:: EXERCISE ::
Scan the lines and state how many carry "Blender". Leave out everything but the number.

:: SOURCE RECORDS ::
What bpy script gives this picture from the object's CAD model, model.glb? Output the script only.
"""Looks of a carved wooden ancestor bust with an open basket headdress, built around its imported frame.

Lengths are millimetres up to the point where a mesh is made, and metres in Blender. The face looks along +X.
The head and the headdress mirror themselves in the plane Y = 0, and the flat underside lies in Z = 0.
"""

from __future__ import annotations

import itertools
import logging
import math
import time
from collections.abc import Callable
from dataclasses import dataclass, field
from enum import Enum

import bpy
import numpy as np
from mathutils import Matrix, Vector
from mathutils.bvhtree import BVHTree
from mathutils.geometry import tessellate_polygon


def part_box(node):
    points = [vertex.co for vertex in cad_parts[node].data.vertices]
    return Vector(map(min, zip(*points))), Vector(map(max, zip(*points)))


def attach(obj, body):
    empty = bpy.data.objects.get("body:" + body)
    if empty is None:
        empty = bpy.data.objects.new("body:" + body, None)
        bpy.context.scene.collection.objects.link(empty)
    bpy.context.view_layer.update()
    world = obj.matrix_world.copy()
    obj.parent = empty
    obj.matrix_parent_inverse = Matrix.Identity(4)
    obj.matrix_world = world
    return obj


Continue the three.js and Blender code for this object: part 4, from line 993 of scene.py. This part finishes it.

:: SOLUTION TO THIS EXERCISE ::
2